Since its emergence nine and a half years ago, San Quentin News has documented the impact of mass incarceration in California and around the nation. The newspaper is the single source of information on prison policy, rehabilitation and reentry for thousands of inmates to learn about what’s happening with the Three Judge Panel, Realignment, healthcare reform, Propositions 36, 47, 57, the death penalty, and more.
Locally, the paper has covered events inside the prison. Where the mainstream corporate media has to rely on press releases from the prison administration to report, the News staff are literally boots-on-the-ground reporters. It has become the instrument for the United States to see what rehabilitation looks like inside prison.
For example, by covering the Prison University Project graduations, GED and vocational graduations, The Last Mile entrepreneurship program, Code.7370 computer program, Get on the Bus, the annual Health Fair, Day of Peace, and visits by the Golden State Warriors, the News provides the outside community a different perspective on what can and does take place in a prison.

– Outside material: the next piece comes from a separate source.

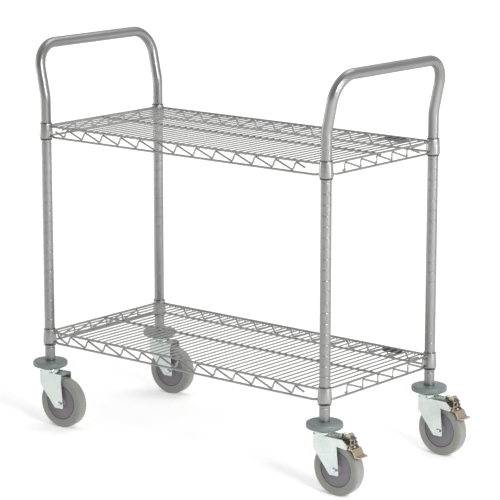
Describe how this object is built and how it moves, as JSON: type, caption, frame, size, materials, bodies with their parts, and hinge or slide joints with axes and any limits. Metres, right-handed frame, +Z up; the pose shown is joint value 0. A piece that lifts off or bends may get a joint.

Moving forward, the News plans to publish a quarterly magazine, Wall City, which commemorates the publication that predates San Quentin News. It is also entering the realm of digital publishing to reach the global community.
San Quentin News staff
Two wardens with a vision, several advisers, dozens of volunteers and inmates determined to write real news on what takes place in the evolving penal system are shifting opinions about incarceration with the intent to leave their world a safer place for everyone to live.